End to end ensemble forecasting: Towards evaluating the economic value of the Ensemble Prediction System

This report assesses the value of 'end-to-end' forecasting of economic variables that have a weather-dependent component, using the ensemble prediction system (EPS) of the European Centre for Medium-range Weather Forecasting (ECMWF) [1]. It considers decision-making scenarios in which the outcome is a continuous variable (e.g. demand) and in which the decision (e.g. production) is also a continous variable. Making binary choices (e.g. to salt or not salt potentially icy roads) is well described by cost-loss analysis [2]. The current report aims to move away from the cost-loss ratio toward questions of 'how much?' rather than questions of 'whether or not?'. The basic concepts of utility maximization in decision making are outlined with an idealized example of bagel sales. These concepts are then applied to the problem of forecasting electricity demand in 12 cities around the world.

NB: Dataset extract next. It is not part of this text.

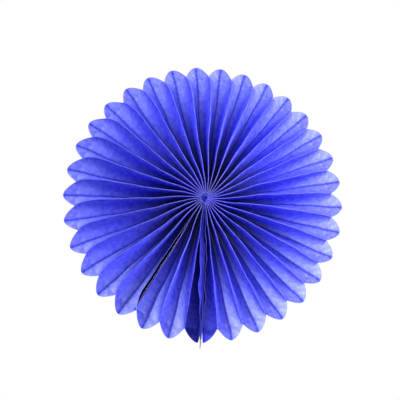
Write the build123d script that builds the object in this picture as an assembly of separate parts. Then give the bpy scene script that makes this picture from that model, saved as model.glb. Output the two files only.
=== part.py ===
from build123d import *
import math
import os

# A round tissue paper fan, as hung on a wall at a party: pleated leaves of thin tissue stand
# around a hub, and the two ends of the row meet at a seam below the hub, on two end cards.
# Millimetres. The disc stands upright in XZ, its front faces -Y, and the origin is the middle
# of the hub. Angles are in degrees, clockwise from straight down, as seen from the front.

# Fan
tip_radius = 150.0
whole_leaves = 32
hub_radius = 4.6

# Pleats stand further apart beside the seam than across from it: the first turn is that of a
# pleat a quarter of the way round, and the second how much further the far side is turned
spread_skew = 2.1
far_side_turn = 0.5

# Leaf: a strip of tissue folded along its middle, its outer end cut to a rounded point.
# Roundness 0.5 cuts it to a half ellipse, and 1 to a parabola that meets the fold at a corner.
# Front margins are glued to the neighbours' as far out as the notch, where the panels have
# opened to the notch tilt. From there the tip is free.
paper = 0.15
panel_width = 27.0
end_cut_length = 48.0
end_cut_roundness = 0.62
notch_tilt = 56.0
blunt_tip = 0.2
glue_margin = 2.0
glue_film = 0.05

# The pleats turn a little about the hub, as far out as the radius where they are gathered
swirl_angle = 5.0
gather_radius = 47.0

# Seam: the row's two end leaves each lie against an end card, their folds just off it
seam_half_angle = 6.9
seam_fold_offset = 0.25
seam_fold_spread = 0.8
card_thickness = 0.4
card_foot_clearance = 1.0
card_overhang = 6.0
card_setback = 1.5
tape_thickness = 0.1
tape_inset = 4.0
tape_width = 18.0

# Spine: a strip that holds the leaves' inner ends, rolled into a tube about the pin hole
spine_bore_radius = 1.2
spine_seat = 0.1
spine_slit = 0.3
spine_chamfer = 1.2

pitch = (360.0 - 2 * seam_half_angle) / whole_leaves
shoulder_radius = tip_radius - end_cut_length
back_y = panel_width / 2
card_face = tape_thickness / 2 + card_thickness
card_foot_radius = gather_radius + card_foot_clearance


def slope_at(angle):
    return math.tan(math.radians(angle))


def midway(near, far):
    return (near + far) / 2


def width_at(reach):
    """Width of one panel at a distance from the hub: straight, then cut in towards the fold."""
    past = max(0.0, reach - shoulder_radius) / end_cut_length
    return panel_width * max(0.0, 1.0 - past * past) ** end_cut_roundness


def notch_reach():
    """Where a panel, less its margin, spans half a pitch at the notch tilt."""
    tilt_sine = math.sin(math.radians(notch_tilt))
    near, far = shoulder_radius, tip_radius
    for _ in range(40):
        middle = midway(near, far)
        if (width_at(middle) - glue_margin) * tilt_sine > slope_at(pitch / 2) * middle:
            near = middle
        else:
            far = middle
    return near


notch_radius = notch_reach()


def swirl_at(reach):
    """Turn of the pleats about the hub, which fades out at the gather radius."""
    inside = max(0.0, 1.0 - reach / gather_radius)
    return swirl_angle * inside * inside


# How many corners lie between the fold and each corner of a leaf's section, in its order.
# Facets are split from the fold outwards, so both faces of the paper bend alike.
corner_ranks = [0, 1, 2, 2, 1, 0, 1, 2, 2, 1]


def leg(reach, fold, edge):
    """One panel's section: its margin's four corners, its lean and its thickness across."""
    side = 1 if edge(notch_radius) > fold(notch_radius) else -1
    width = width_at(reach)
    margin = glue_margin * min(1.0, width / width_at(notch_radius))
    slant = width - margin
    span = abs(edge(reach) - fold(reach))
    if reach > notch_radius:
        notch_span = abs(edge(notch_radius) - fold(notch_radius))
        span = slant * notch_span / (width_at(notch_radius) - glue_margin)
    rise = math.sqrt(slant * slant - span * span)
    across = paper * slant / rise
    outside = fold(reach) + side * span
    inside = outside - side * across
    glued_y = back_y - rise
    front_y = glued_y - margin
    corners = [(outside, glued_y), (outside, front_y), (inside, front_y), (inside, glued_y)]
    return corners, span / rise, across


def section(reach, left, fold, right):
    """A leaf's section across its fold, at a distance from the hub."""
    right_corners, right_lean, right_across = leg(reach, fold, right)
    left_corners, left_lean, left_across = leg(reach, fold, left)
    crotch = (right_across + left_across) / (right_lean + left_lean)
    crotch_x = fold(reach) + crotch * right_lean - right_across
    corners = [(fold(reach), back_y)] + right_corners
    corners += [(crotch_x, back_y - crotch)] + left_corners[::-1]
    turn = math.radians(swirl_at(reach))
    outward = Vector(-math.sin(turn), 0, -math.cos(turn))
    sideways = Vector(-math.cos(turn), 0, math.sin(turn))
    place = Plane(origin=outward * reach, x_dir=sideways, z_dir=outward)
    return [place.from_local_coords(Vector(x, y, 0)) for x, y in corners]


def flat_face(*points):
    return Face(Wire.make_polygon(points, close=True))


def leaf(left, fold, right):
    """A folded leaf that hangs straight down from the hub, as flat facets of paper.

    left, fold and right give where its two glued edges and its fold lie, off the
    vertical, at a distance from the hub.
    """
    spans = [
        (hub_radius, gather_radius, (0.0, 0.15, 0.4, 0.7)),
        (gather_radius, shoulder_radius, (0.0, 0.5)),
        (shoulder_radius, notch_radius, (0.0, 0.5)),
        (notch_radius, tip_radius - blunt_tip, (0.0, 0.4, 0.7, 0.9, 1.0)),
    ]
    reaches = [near + share * (far - near) for near, far, shares in spans for share in shares]
    rings = [section(reach, left, fold, right) for reach in reaches]
    faces = [flat_face(*rings[0]), flat_face(*rings[-1])]
    corners = list(zip(corner_ranks, corner_ranks[1:] + corner_ranks[:1]))
    for near, far in zip(rings, rings[1:]):
        for i, (rank, next_rank) in enumerate(corners):
            j = (i + 1) % len(corners)
            start, end = (i, j) if rank <= next_rank else (j, i)
            faces.append(flat_face(near[start], near[end], far[end]))
            faces.append(flat_face(near[start], far[end], far[start]))
    return Solid(Shell(faces))


def ridge_angle(number):
    """Angle of the glued ridge after this many whole leaves from the seam."""
    even = seam_half_angle + pitch * number
    turn = math.radians(even)
    return even + spread_skew * math.sin(turn) + far_side_turn * math.sin(turn / 2) ** 2


def whole_leaf(number):
    """A leaf glued to a neighbour on each side, folded midway and turned into its place."""
    opening = ridge_angle(number + 1) - ridge_angle(number)
    slope = slope_at(opening / 2)
    film = glue_film / 2
    pleat = leaf(lambda r: film - r * slope, lambda r: 0.0, lambda r: r * slope - film)
    return pleat.rotate(Axis.Y, ridge_angle(number) + opening / 2)


def seam_leaf(side):
    """An end leaf of the row, glued to its end card: side is 1 for the first, -1 for the last."""
    outermost = ridge_angle(0) if side > 0 else 360.0 - ridge_angle(whole_leaves)
    slope = slope_at(outermost)
    spread = slope_at(seam_fold_spread)
    film = glue_film / 2

    def card_side(reach):
        out = min(1.0, (reach - hub_radius) / (gather_radius - hub_radius))
        return side * (film + out * (card_face + film))

    def fold(reach):
        return card_side(reach) + side * (seam_fold_offset + (reach - hub_radius) * spread)

    def far_side(reach):
        return side * (reach * slope - film)

    if side > 0:
        return leaf(card_side, fold, far_side)
    return leaf(far_side, fold, card_side)


def end_card():
    """The card behind the first seam leaf: its outline, a little longer and set back in front."""
    tip = tip_radius + card_overhang
    front_y = card_setback - back_y
    trim = (panel_width - card_setback) / panel_width
    cut = []
    for step in range(9):
        reach = shoulder_radius + end_cut_length * math.sin(math.radians(90 * step / 8))
        cut.append((reach + card_overhang, back_y - trim * width_at(reach)))
    outline = Line((card_foot_radius, front_y), cut[0])
    outline += Spline(*cut)
    outline += Polyline((tip, back_y), (card_foot_radius, back_y), (card_foot_radius, front_y))
    place = Plane(origin=(-tape_thickness / 2, 0, 0), x_dir=(0, 0, -1), z_dir=(1, 0, 0))
    return extrude(place * make_face(outline), -card_thickness)


def adhesive_tape():
    """Double-sided tape between the two cards, in from their edges."""
    near = card_foot_radius + tape_inset
    far = midway(shoulder_radius, tip_radius)
    return Pos(0, 0, -midway(near, far)) * Box(tape_thickness, tape_width, far - near)


def spine():
    """The rolled strip inside the leaves' inner ends, slit where its ends meet."""
    radius = hub_radius - spine_seat
    roll = Rot(X=90) * Cylinder(radius, panel_width)
    roll = chamfer(roll.edges().filter_by(GeomType.CIRCLE), spine_chamfer)
    roll -= Rot(X=90) * Cylinder(spine_bore_radius, panel_width)
    return roll - Pos(0, 0, -radius / 2) * Box(spine_slit, panel_width, radius)


parts = {
    "spine": spine(),
    "end_card_left": end_card(),
    "end_card_right": end_card().mirror(Plane.YZ),
    "adhesive_tape": adhesive_tape(),
    "leaf_01": seam_leaf(1),
}
for number in range(whole_leaves):
    parts[f"leaf_{number + 2:02d}"] = whole_leaf(number)
parts[f"leaf_{whole_leaves + 2:02d}"] = seam_leaf(-1)

os.makedirs("parts", exist_ok=True)
for name, piece in parts.items():
    export_step(piece, f"parts/{name}.step")
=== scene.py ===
import math
import random

import bpy
import numpy as np
from mathutils import Matrix, Vector


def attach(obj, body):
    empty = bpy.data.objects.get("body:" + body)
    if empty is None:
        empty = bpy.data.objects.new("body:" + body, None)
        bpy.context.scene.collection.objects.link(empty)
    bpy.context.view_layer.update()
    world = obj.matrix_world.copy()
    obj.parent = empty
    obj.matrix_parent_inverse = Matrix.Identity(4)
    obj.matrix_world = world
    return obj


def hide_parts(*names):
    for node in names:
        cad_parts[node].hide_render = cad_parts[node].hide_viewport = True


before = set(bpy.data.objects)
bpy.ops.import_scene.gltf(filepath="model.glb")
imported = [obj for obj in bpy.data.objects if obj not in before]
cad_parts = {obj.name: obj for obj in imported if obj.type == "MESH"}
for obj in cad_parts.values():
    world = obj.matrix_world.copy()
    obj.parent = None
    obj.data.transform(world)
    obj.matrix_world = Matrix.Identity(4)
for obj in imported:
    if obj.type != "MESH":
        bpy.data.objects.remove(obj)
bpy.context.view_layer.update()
mm = 0.001

# Leaves
# Thirty-four strips of tissue paper, each folded along its middle and cut to a rounded point
# at its outer end. Their front margins are glued to each other's from the hub to the notch
# between two petals; past it the tips spring open. The sizes here are in millimetres.
tip_radius = 150.0
whole_leaves = 32
hub_radius = 4.6
spread_skew = 2.1
far_side_turn = 0.5
seam_half_angle = 6.9
sheet = 0.15
panel_width = 27.0
end_cut_length = 48.0
end_cut_roundness = 0.62
notch_tilt = 56.0
glue_margin = 2.0
glue_film = 0.05
blunt_tip = 0.2
back_y = panel_width / 2
front_y = -panel_width / 2
shoulder_radius = tip_radius - end_cut_length
pitch = (360.0 - 2 * seam_half_angle) / whole_leaves
halvings = 40


def slope_at(angle):
    return math.tan(math.radians(angle))


def angle_of(slope):
    return math.degrees(math.atan(slope))


def width_at(reach):
    """Width of one panel at a distance from the hub: straight, then cut in towards the fold."""
    past = max(0.0, reach - shoulder_radius) / end_cut_length
    return panel_width * max(0.0, 1.0 - past * past) ** end_cut_roundness


def notch_reach():
    """Where a panel, less its margin, spans half a pitch at the notch tilt."""
    near, far = shoulder_radius, tip_radius
    for _ in range(halvings):
        middle = (near + far) / 2
        span = (width_at(middle) - glue_margin) * math.sin(math.radians(notch_tilt))
        if span > slope_at(pitch / 2) * middle:
            near = middle
        else:
            far = middle
    return near


notch_radius = notch_reach()


def ease(low, high, value):
    """0 below low, 1 above high and a smooth turn between them."""
    share = np.clip((value - low) / (high - low), 0.0, 1.0)
    return share * share * (3.0 - 2.0 * share)


# The pleats turn about the hub, since they were gathered there. The cards hold the seam's
# straighter, and the swirl is whole this many pleats away from it.
gather_radius = 47.0
swirl_radius = 60.0
swirl_angle = 12.0
swirl_freed = 4.0


def off_seam(number, freed):
    """From 0, a pleat past the seam's own ridge, to 1, this many pleats away from it."""
    return ease(-1.0, freed, min(number, whole_leaves - number))


def swirl_at(number, reach):
    """Turn of a pleat about the hub, in degrees."""
    free = off_seam(number, swirl_freed)
    inside = max(0.0, 1.0 - reach / swirl_radius)
    gathered = max(0.0, 1.0 - reach / gather_radius)
    return swirl_angle * (free * inside * inside + (1.0 - free) * gathered * gathered / 2)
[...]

They are also applied to forecasting potential wind generation at a site in the UK. The period from January 1999 to October 2000 was used to test the value of the ECMWF ensemble prediction system to decision makers in these two scenarios. It was found that the ECMWF EPS yields more optimal decisions in both scenarios. The results indicate that it is essential to treat all deterministic forecasts (control or ensemble members) as probabilistic forecasts, by attempting to estimate the error distribution about each forecast. It was also found that the 51 member ensembles are not distinguishable from a 'singleton ensemble' distribution constructed by adding historical errors to the best guess (high resolution control) forecast on approximately two-thirds of the days in the period. However, on the days on which the ensembles are distinguishable on average they outperform the best guess forecast combined with the historical errors. A crude method for estimating the size of the ensemble required to increase the number of days on which the ensemble would be distinguishable was applied to the forecasts in the test period. It was found that, for over 95% of ensemble forecasts to be distinguishable, ensembles of at least about 100 members would be required.